ABN Amro priced a Eu1.5bn 10 year covered bond yesterday (Thursday), paying a new issue premium similar to that paid by issuers when the market was first reopened this year and mindful of taking an investor-friendly approach to reaching final pricing, said an official at the issuer.

ABN Amro imageThe deal is first Dutch benchmark covered bond of the year, and ABN Amro’s first since late August. It goes toward refinancing a Eu2bn issue maturing in July, Daniëlle Boerendans, head of secured funding at ABN Amro Bank, told The Covered Bond Report.

Leads ABN Amro, BNP Paribas, Commerzbank, Deutsche Bank and Société Générale priced the Eu1.5bn 10 year issue at 34bp over mid-swaps, after guidance of the 35bp over area and initial price thoughts (IPTs) of the mid to high 30s over.

Just over Eu2bn of orders were placed by more than 100 accounts.

“We’re really happy with the result,” said Boerendans. “The market has been a bit softer since the beginning of the week, but with the tone improving on Wednesday morning we decided to go ahead, aided by the lack of competing supply.”

The issuer deliberately sat out the first wave of covered bond issuance this year, with the market feeling too crowded and the ability balance size and spread limited, she said. Instead, ABN Amro was active in senior unsecured both in private placements and a Yankee tap.

Some syndicate officials away from the deal said that the leads took a defensive approach to pricing, with one putting the new issue premium, at least based on IPTs, at around 8bp. A lead syndicate official put the concession at 5bp-6bp.

Boerendans said that the issuer took advice to adopt an investor-friendly approach when it came to the pricing.

“Some issuers have tightened the spread quite a bit from IPTs and that hasn’t been appreciated by investors, the leads told us,” she said. “I see the NIP at 4bp-5bp, which still leaves room for performance in the aftermarket.”

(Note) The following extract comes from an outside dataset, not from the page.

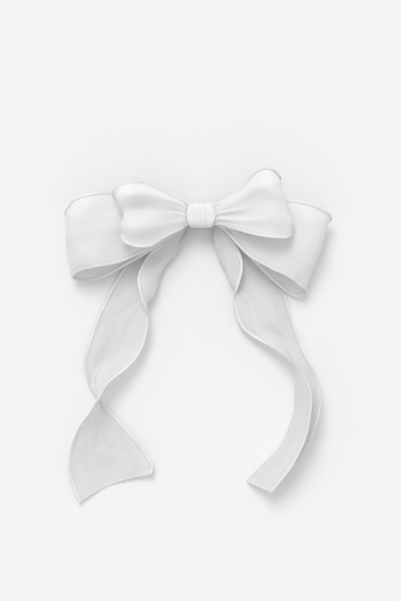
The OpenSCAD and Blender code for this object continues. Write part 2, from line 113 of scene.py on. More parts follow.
FRONT_RIGHT_ROWS = [
    [[0.4, 5, 14], [0.4, 0, 14.5], [0.4, -5, 14], 0],
    [[7, 5.6, 14.4], [7, 0.2, 14.6], [7, -5.4, 14.4], 0],
    [[12, 8, 16], [12, 1.5, 16.6], [12, -6, 16], 0.5],
    [[22, 15.5, 19.5], [23.5, 3.5, 20.8], [20.5, -9, 19.5], 1],
    [[28, 22.5, 25], [33, 6, 26], [30.5, -12, 25], 1.5],
    [[34, 26, 27.5], [41, 5.5, 28.5], [40.5, -13.5, 27.5], 1.5],
    [[39.5, 25.5, 27], [46, 5.5, 27], [47.5, -13.5, 26.5], 1],
    [[43, 21, 24.5], [48, 5, 23.5], [51.5, -10.5, 22], 0.5],
    [[40.5, 17, 21], [44.5, 3.5, 20], [47.5, -9, 19.5], 0],
    [[29, 13, 18.5], [31, 1.5, 18], [32, -10, 17.5], 0],
    [[13, 6, 13.5], [14, 0, 13.5], [13.5, -7.5, 13.5], 0],
    [[7, 5, 12.8], [7, -0.2, 12.8], [7, -5.4, 12.8], 0],
    [[0.4, 5, 12.5], [0.4, 0, 12.5], [0.4, -5, 12.5], 0]]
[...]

The ABN Amro deal was the sixth 10 year benchmark covered bond since the market reopened last Tuesday (7 January), and Boerendans said that the maturity was the most obvious one for ABN, with a well-populated redemption profile not leaving the issuer many options.

Germany and Austria took 60%, the Benelux 15%, the UK 7%, France 6%, Asia 3%, Italy and Spain 3%, the Nordics 3%, Switzerland 1%, and others 2%.

Banks were allocated 47%, fund managers 33%, insurance companies and pension funds 11%, central banks 4%, and others 5%.